No. 税務リスク管理ポイント 詳細説明 備考
1 過去3年分の財務データ整理 ・最新の財務諸表、税務申告書、キャッシュフロー計画を整理し、評価の基礎データとする。 正確なデータ収集が必須
2 複数評価手法の併用 ・DCF法、類似業種比準方式、純資産価額方式など、複数の評価手法を併用し、リスク分散を図る。 評価結果の乖離を検証
3 税務調査リスクの事前対策 ・過去の税務調査事例を参考に、再評価リスクを予測し、税理士と事前に対策を協議する。 専門家との連携が重要
4 最新の税制改正情報の確認 ・国税庁や各都道府県の税務局の最新情報を定期的に確認し、制度改正に即応できる体制を整える。 更新頻度を定める
5 税務申告書類の正確な作成 ・税務申告書類の作成において、記載内容や計算方法の正確性を徹底する。 ミス防止策の導入が必要
6 定期的な税務レビューと改善策 ・定期的な内部監査や税務レビューを実施し、申告内容や対策の有効性を評価する。 改善点を速やかに反映

4. 株式評価における対策

4.1 専門家との連携

対策内容
 税理士やM&Aアドバイザーと連携し、複数の評価手法を組み合わせた適正な株価評価を実施します。
📌 実務ポイント:「評価書作成前に、過去の税務調査事例を参考にリスク要因を確認すると効果的です。
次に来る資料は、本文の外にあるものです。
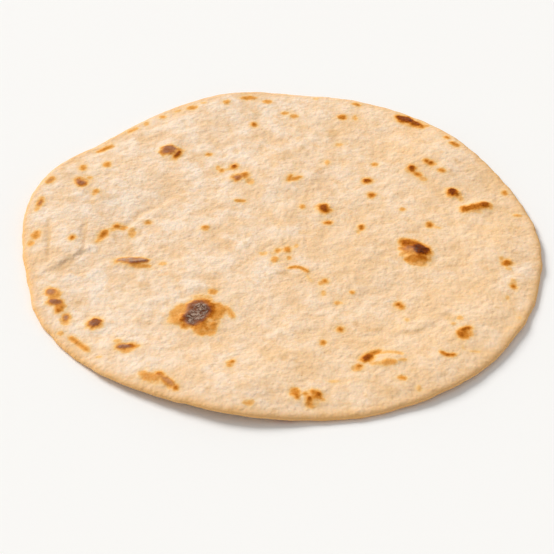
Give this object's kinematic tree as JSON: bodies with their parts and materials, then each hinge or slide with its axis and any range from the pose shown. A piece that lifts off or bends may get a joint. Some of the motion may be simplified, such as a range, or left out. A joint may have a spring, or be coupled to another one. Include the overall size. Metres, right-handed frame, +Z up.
{
  "type": "chapati flatbread",
  "caption": "Thin round unleavened wheat bread with brown griddle spots, a soft rounded rim and shallow waves, lying flat to stack, serve or fold.",
  "frame": {"origin": "under the middle of the disc, on the surface that the bread lies on", "axes": "+Z up through the thickness, browned side up; +X and +Y lie across the disc, and -Y is the front edge"},
  "size_m": [0.1808, 0.1786, 0.0047],
  "materials": {
    "dough": "matte"
  },
  "bodies": {
    "root": {"chapati": "dough"}
  },
  "joints": []
}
」

4.2 持株会社の設立

対策内容
 持株会社を設立することで、経営権を維持しながら株式を承継できます。
📌 メリット:「持株会社を活用することで、経営権の安定と相続税の負担軽減が期待できます。」

4.3 生前贈与の活用

対策内容
 計画的に生前贈与を実施し、相続税負担を分散させます。
📌 実例:「年間110万円の基礎控除を活用し、複数年に分けて贈与を行うことで、税負担を軽減する方法があります。」

4.4 事業承継税制の活用

対策内容
 事業承継税制の特例を活用し、相続税・贈与税の負担を軽減します。
📌 実務ポイント:「税務署と事前相談を行い、最新の適用条件を確認しておくことが重要です。」

📌 【図2】株式評価から税務対策までのフローチャート

データ収集
(財務情報の整理)
評価手法の選定
(DCF法、類似業種比準方式など)
株式評価の実施
(数値算出)
結果の検証
(再評価・確認)
税務対策の実施
(納税猶予等の適用)

5. 株式評価の成功事例と失敗事例

5.1 成功事例:製造業の事業承継

📌 事例概要
 中規模製造業(従業員50名、年間売上30億円)では、税理士と連携し、類似業種比準方式とDCF法を併用して正確な株式評価を実施しました。

📌 成果
事業承継税制の活用により、相続税負担が70~80%軽減
後継者の財務負担が削減され、企業の安定経営が継続


5.2 失敗事例:小売業における評価ミス

📌 事例概要
 小規模小売業(従業員10名、年間売上5億円)では、純資産価額方式のみを使用したため、市場価値より30%高い評価額が算出されました。

📌 リスク発生
税務調査で再評価され、相続税が大幅に増加
後継者が税負担に対応できず、一部株式を売却

📌 教訓
複数の評価手法を併用し、専門家と連携することが重要


6. まとめ

株式評価の重要性:相続税・贈与税の負担を適正化し、後継者の財務負担を軽減
適切な評価手法の選択:純資産価額方式・類似業種比準方式・DCF法を状況に応じて組み合わせる
税務リスクの回避:税務調査リスクを考慮し、適正な評価を行う

📌 本記事を参考に、適正な株式評価を実施し、円滑な事業承継を進めてください。